Issa began his elementary education at St. Aloysius School in 1910 then went on to high school studies at St. George's College from 1918 to 1922. Following a nine-month stint teaching English to South American students, he departed for Worcester, Massachusetts to begin his university education at College of the Holy Cross. In 1926, he graduated summa cum laude and delivered his valedictory address in Latin.

==Career==

Issa returned to Kingston in 1926 and entered the family business. On Dec. 1930 he opened the family's first retail store, Issa's of King Street, that featured international luxury goods.

In the early 1930s Abe traveled extensively on the business' behalf to North America and Europe. In 1934 he traveled Japan via Russia and the Trans-Siberian Railroad and worked 14 months in Yokohama operating a factory that manufactured rubber-soled shoes.
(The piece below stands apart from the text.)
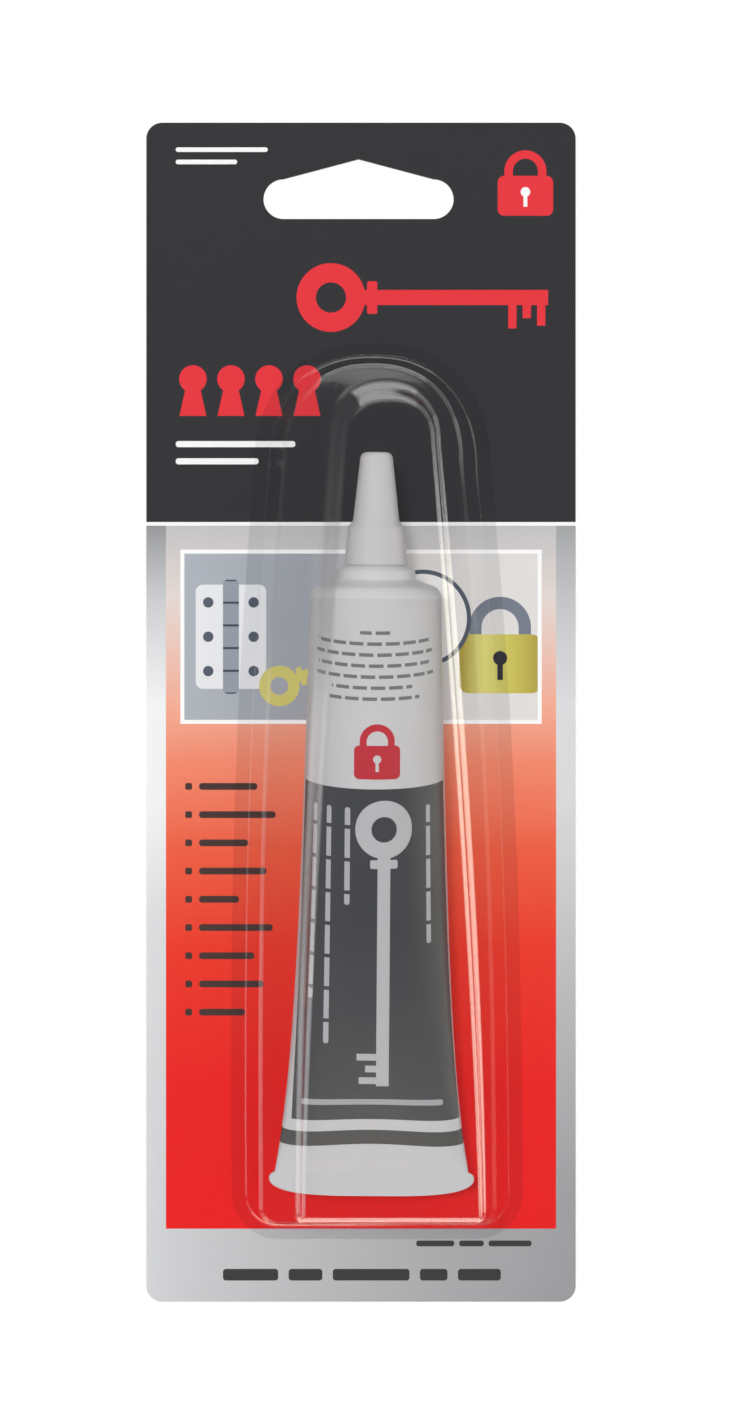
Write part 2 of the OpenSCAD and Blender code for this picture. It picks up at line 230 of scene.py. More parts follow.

Abe's international experiences and knowledge of luxury quality merchandise combined with his outgoing and effusive personality served him well in the family's first move outside the retail trade. On March 14, 1943, the Issa's bought the Myrtle Bank Hotel and a next door laundry from United Fruit Company for £35,000. Under Abe's guidance the hotel gained renown as a favored gathering spot of celebrities and distinguished visitors. Its guests included actor Errol Flynn, jazz great Louis Armstrong, actress Joan Crawford, Walt Disney, future Jamaican prime minister Norman Manley, future United States presidential candidate Adlai Stevenson II and British Prime Minister Winston Churchill.

Abe rose to become the Vice President of Kingston's Chamber of Commerce. In 1942 he was heralded as "Man of the Year" by Kingston's Spotlight Magazine. The following year he made a foray into politics by forming the Jamaica Democratic Party. While the party failed to win any legislative seats in the 1944 election it began Abe's long involvement in the affairs of the soon-to-be independent nation.
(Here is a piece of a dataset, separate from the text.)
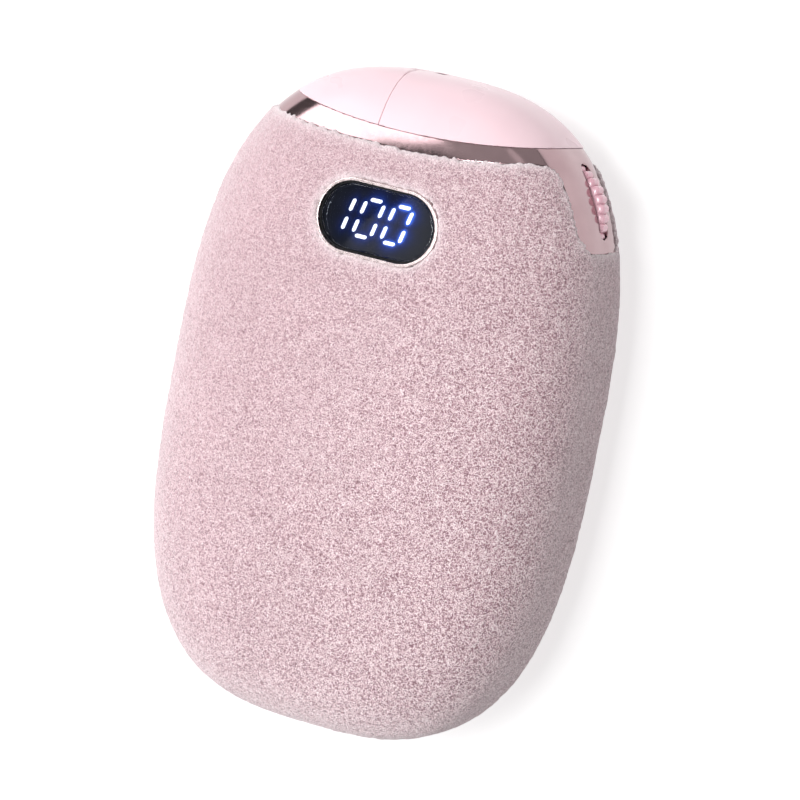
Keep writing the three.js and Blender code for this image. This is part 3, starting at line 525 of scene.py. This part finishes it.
LOOKS = {
    "velvet": velvet_material(),
    "pink_gloss": gloss_pink_material(),
    "rose_chrome": rose_chrome_material(),
    "rose_rim": rose_chrome_material("rose_rim_plate", (0.24, 0.3), (0.74, 0.62, 0.62), (0.80, 0.68, 0.68)),
    "smoked_glass": glass_material(),
    "pink_shell": plain_material("moulded_pink", (0.66, 0.42, 0.47), (0.72, 0.48, 0.53)),
    "black_plastic": plain_material("moulded_black", (0.012, 0.012, 0.014), (0.02, 0.02, 0.022)),
    "black_foam": plain_material("foam_black", (0.01, 0.01, 0.01), (0.03, 0.03, 0.03), (0.9, 1.0),
                                 size=0.5, bump=0.6),
    "board_green": plain_material("solder_mask", (0.008, 0.07, 0.03), (0.012, 0.10, 0.045), (0.25, 0.4)),
    "steel": plain_material("plated_steel", (0.55, 0.56, 0.57), (0.66, 0.67, 0.68), (0.22, 0.34), 1.0),
    "aluminium": plain_material("mill_aluminium", (0.62, 0.63, 0.65), (0.72, 0.73, 0.75), (0.3, 0.45), 1.0),
    "amber_film": plain_material("polyimide", (0.42, 0.16, 0.02), (0.55, 0.22, 0.03), (0.2, 0.3)),
    "grey_foam": plain_material("foam_grey", (0.2, 0.21, 0.22), (0.3, 0.31, 0.32), (0.9, 1.0),
                                size=0.8, bump=0.6),
    "cell_foil": plain_material("laminate_foil", (0.4, 0.43, 0.46), (0.5, 0.53, 0.56), (0.25, 0.4), 0.7,
                                size=3.0),
    "white_plastic": plain_material("moulded_white", (0.68, 0.66, 0.63), (0.76, 0.75, 0.72)),
    "red_lead": plain_material("silicone_red", (0.35, 0.01, 0.01), (0.45, 0.02, 0.02)),
    "black_lead": plain_material("silicone_black", (0.01, 0.01, 0.01), (0.02, 0.02, 0.02)),
}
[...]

In 1955 Abe became the first President of the newly formed Jamaica Tourist Board serving in that post until 1963. He led an aggressive international marketing campaign. Jamaican tourism grew from 86,000 tourists and £4 million in revenue in 1955 to 227,000 tourists with £38 million in revenue in 1962. In 1958 he was appointed to Jamaica's legislative council on approval by the Queen. In 1959 he was elected President of the Caribbean Tourist Association.

During this time he led his family's business expansion with the opening of the Hi-Lo at Cross Roads in Kingston. On August 6, 1962, Jamaica became an independent nation and Abe played several key roles in the young nation's economic development. He served as a director of the Jamaica Industrial Development Corporation, headed the Development Finance Corporation, and its successor Jamaica Development Bank and as director of the Urban Development Corporation, where he outlined plans for cruise ship access to Kingston's harbor. He served as chairman of Jamaica Unit Trust Services Ltd. the managing company of the Jamaica Investment Fund and in 1974 served as chairman of Free Zone Promotional Council. From 1965 to 1972 he served as a board member of Air Jamaica. In 1968 he took over and turned around of the troubled assets of Runaway Bay Golf and Country Club and Runaway Bay Golf Course from Sunley Hotels Ltd. In 1973 he obtained the Hertz car rental franchise for Jamaica.

==Awards==

In 1960 Issa was made a Commander of the Order of the British Empire (CBE) for his contributions in the field of tourism. He was awarded the Order of Jamaica (OJ) in 1980 in recognition of his pioneering role in the development of the tourism industry in Jamaica. In 1984 he was awarded Norman Manley Award For Excellence in the Field of Tourism. In 2004 he was posthumously honored by being placed on a Jamaican postage stamp being hailed as "the Father of Jamaican tourism" for his role in the creation of the Jamaican Tourist Industry.

==Personal life==

While on 1931 business trip to New York City, Abe met Lorraine Shaouy, daughter of Adele Massabni and Elias Shaouy of Beirut, Lebanon, a designer who had moved to New York in 1898 and opened design school and was later a real estate investor. Abe and Lorraine married in Bethlehem, Palestine on Feb. 1, 1937. The couple would have six children, Carole, Brenda, the twins Suzanne and Lee (Elias), Jackie, Paul.

Issa died on November 29, 1984, following a period of terminal illness.